If you recall earlier, I indicated that Floating Dragon is the sort of novel one has to work at a bit. Well, poetry is like that, too. I took several poetry classes in college, both of the reading-poetry variety and the writing-poetry variety. Yes, that's right; I used to write poetry on a semi-regular basis. Boy oh boy, did I suck at it. The best poem I ever wrote was a blank piece of paper with the words "Unpoemed Title, by Bryant Burnette" at the top. I'm still kind of proud of that, actually, although my professor did not seem terribly amused by it.
In terms of reading poetry, well, I wasn't terribly great at that, either. Reading poetry is a skill, not entirely unlike weight-lifting; the more you do it, the better you get at it. Until you pull a muscle or something, I guess. You know what I mean, though; it's a talent, of sorts, and one that one must continually keep up. If you stop lifting weights, you lose the abilities you have gained, and the same goes for reading poetry. Or, at least, that is my experience of it.
I say that in order to make a point: I have not read poetry -- apart from the occasional Stephen King poem -- in nearly fifteen years. I'm badly out of shape in that regard, so when I say that I did not really get a whole heck of a lot out of Leeson Park and Belsize Square, I say it admitting fully that the fault is quite possibly/probably mine. I read through each poem once, and did not take any particular time to examine what I was reading. Which is fine if you are reading Beach Boys lyrics, I guess; but probably less fine if you are reading professionally-published poetry.

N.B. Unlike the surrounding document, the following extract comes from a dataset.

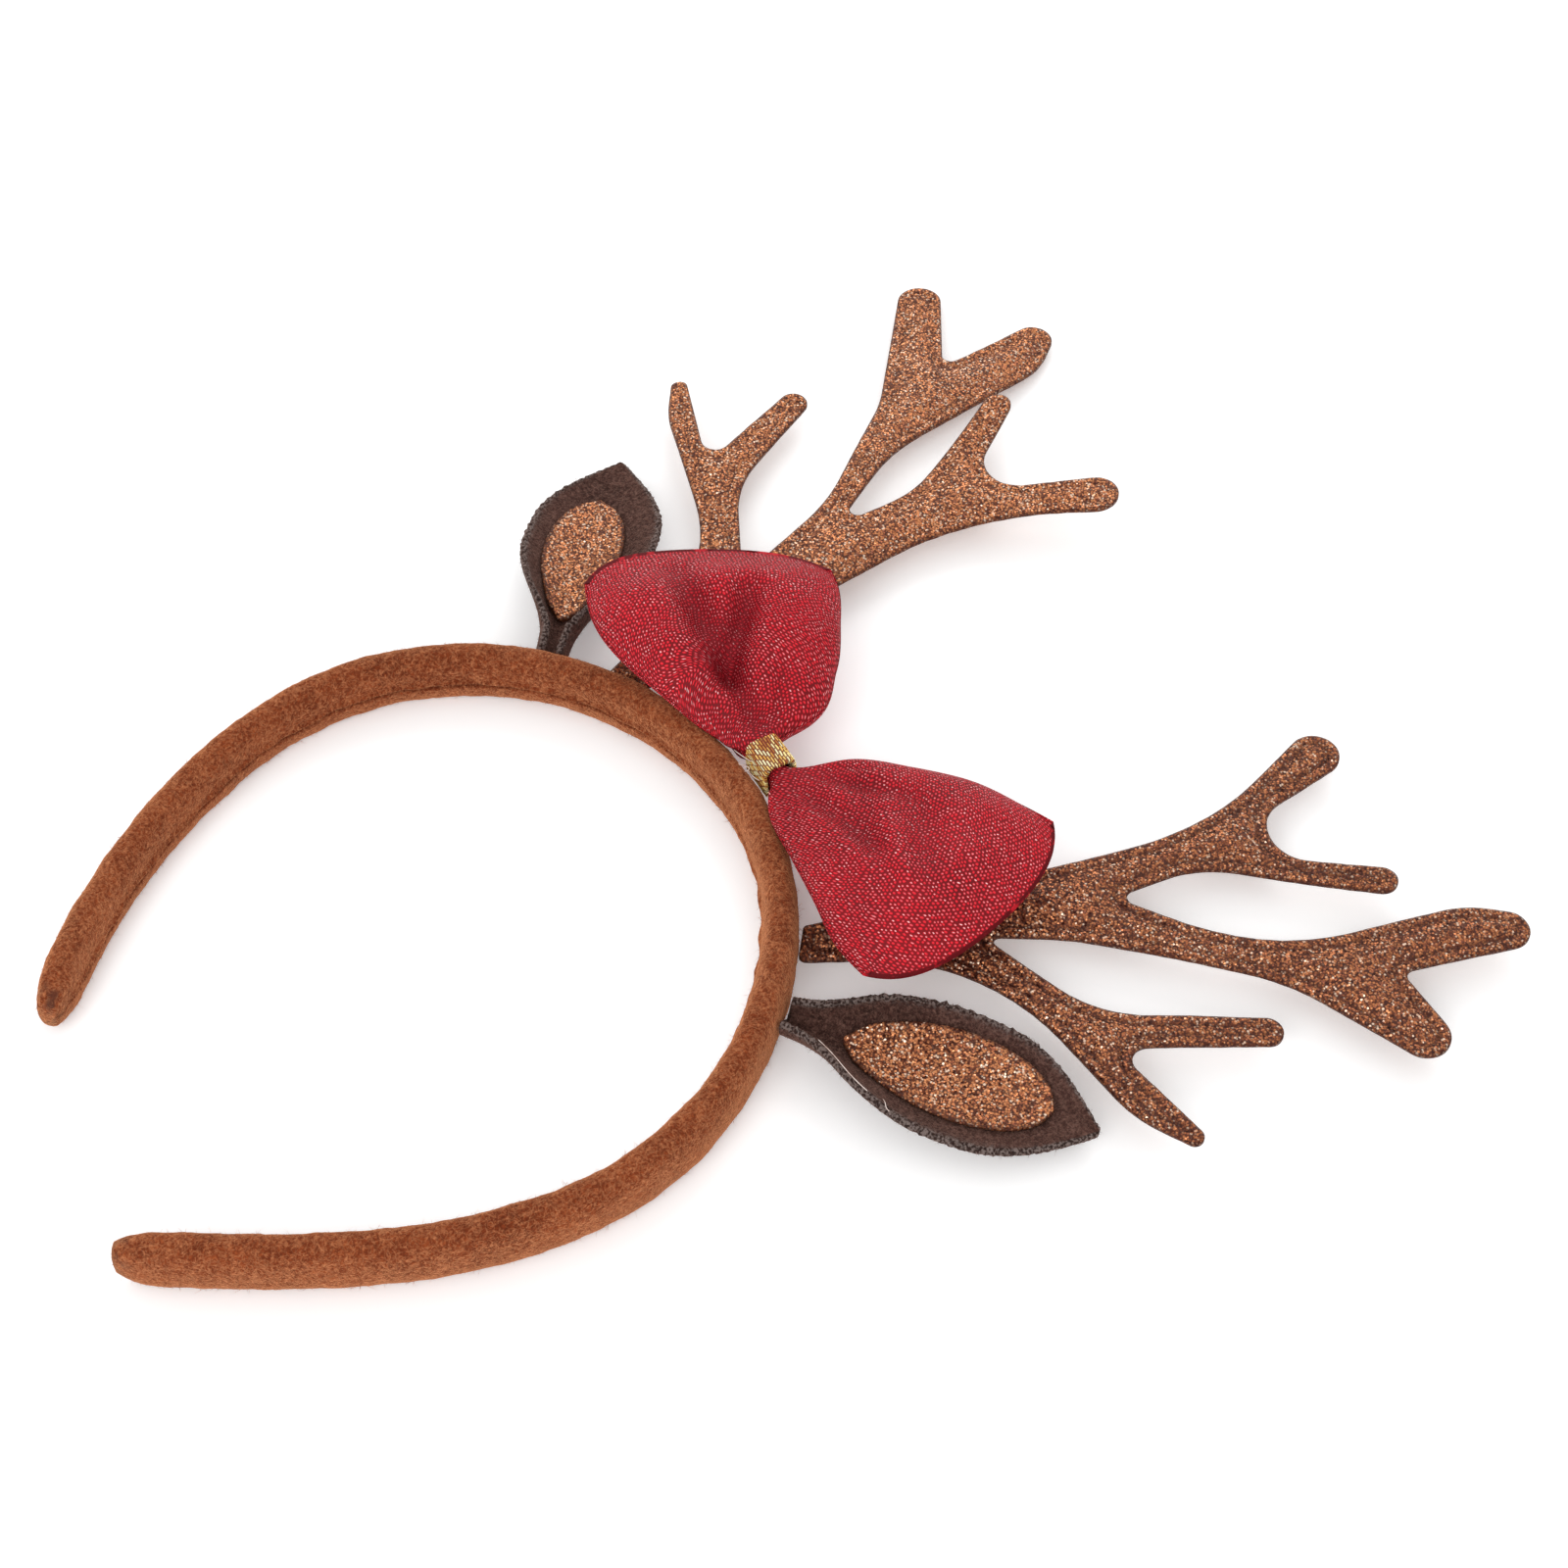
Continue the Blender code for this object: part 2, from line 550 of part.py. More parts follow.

It's probably worth a look if you happen to be both a Peter Straub fan and a poetry fan. Odds are good that it's better than I'm giving it credit for here; after all, my poetry muscles are atrophied to the point of near non-existence.
And with that note of frank self-criticism, we bring this post to its conclusion. I'm not entirely sure what's next on the agenda for the blog. The next in my series of reviews of King short stories, maybe? A review of Golden Years? It might well end up being a review of the second-season premiere of Under the Dome, which will air on June 30.
Whatever it ends up being, talk to you then!